NEIL YOUNG, Fork In The Road (Reprise, 2009)

“Just singing a song won’t change the world”: Neil Young la pensa così da quando, per realizzare un documentario, ha rimesso mano al materiale video di CSN&Y nel loro periodo di metà settanta…”those were the days”! Ma non credere più di poter cambiare il mondo, a quanto pare, non è una scusa per dispensarsi dal commentarne le sbandate: dal 2005 ad oggi, mettendo nel conto anche la riapertura degli archivi storici, il patròn dei cantautori canadesi macina dischi con una media di un’uscita e mezzo all’anno. Un ritmo che lo allontana di parecchie lunghezze dalle cadenze decennali di molti coetanei e che in più gli consente di restare sempre “sul pezzo”: gli attentati dell’11 settembre su “Prairie Wind”, l’inizio della guerra in Iraq in “Living with War” e naturalmente la grande crisi finanziaria che spunta fuori dagli spigoli più polemici di quest’ultimo, attualissimo “Fork in the Road” .Ogni album una prima pagina, lo Young del 21° secolo vanta un tiro da cronista e pare quasi una versione del cantautore anni ‘70 aggiornata secondo le tempistiche dei nuovi media. Più che un songwriter, quindi, quasi un “songblogger”, lo canta anche nel singolo che dà il titolo all’album (“keep on bloggin’/ ’til the power goes out”…evvai di controcultura!).

Essendo stato registrato tra le tappe dell’ultima tournee, “Fork in the Road” si trova a metà strada fra il classico disco “on the road” e l’altrettanto classico concept politico: un po’ diario di bordo, un po’ raccolta di corsivi giornalistici, comunque sia perennemente in corsa per raggiungere qualche posto o per arrivare puntuali sul luogo del reato. Per Young il tempo possiede ancora quella pressione incalzante che aveva ad inizio carriera quando, appena 24enne, già empatizzava con l’“Old Man” della sua ballata. Ma ora che, a dispetto delle sue generalità, il “vecchio uomo” è diventato lui, opta per una versione 2.0 di se stesso che lo riporti ad esser mediaticamente giovane, produttivamente iperattivo, più prosaico e sbrigativo con i testi e con il corredo di una manciata di videoclip lo-fi che sembrano fatti apposta per affollare il canale di Youtube.
Sul versante musicale i tempi stretti e la naturale disillusione verso le capacità rivoluzionarie della musica portano inevitabilmente a qualche indulgenza in più: volendo iddio, “Fork in the road” non replica le smargiassate con fiati sfoggiate da “Chrome Dreams II” un paio di anni orsono, ma in compenso annovera lo pseudorap di “Cough on the Bucks” che ha comunque già un posto d’onore assicurato fra i suoi peggiori peccati veniali.

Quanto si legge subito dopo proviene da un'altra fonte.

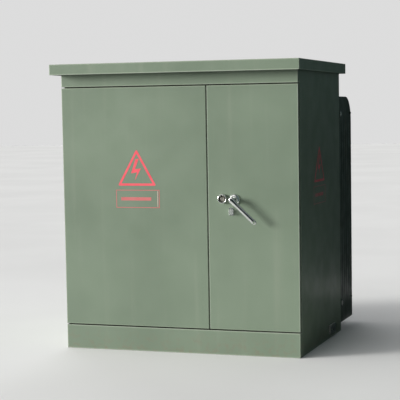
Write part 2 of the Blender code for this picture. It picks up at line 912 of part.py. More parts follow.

Meglio prenderla alla leggera, come un divertissment da parte di una compagine di ottimi musicisti che non hanno più nulla da dimostrare a nessuno e, proprio perché hanno imparato che il mondo non si può cambiare con una canzone, si concedono finalmente un po’ di sano cazzeggio. Certo, così manca la scrittura che si faccia ricordare (anche se quella “Candle in the Light”, unico episodio acustico, non sfigurerebbe in bocca all’ultimo Springsteen…), ma chiedere qualcosa di più a chi ha già tanto segnato la storia della musica pare quasi maleducazione…se però fosse lecito bisbigliare consigli alle orecchie dei giganti avremmo un solo suggerimento: stare meno ossessivamente dietro ai tempi che corrono e prendersi invece un po’ più di tempo per se stessi. L’ozio e la lentezza non sono solo lussi da rockstar milionarie, ma anche unguenti benefici che hanno già rimesso in forze più di una discografia.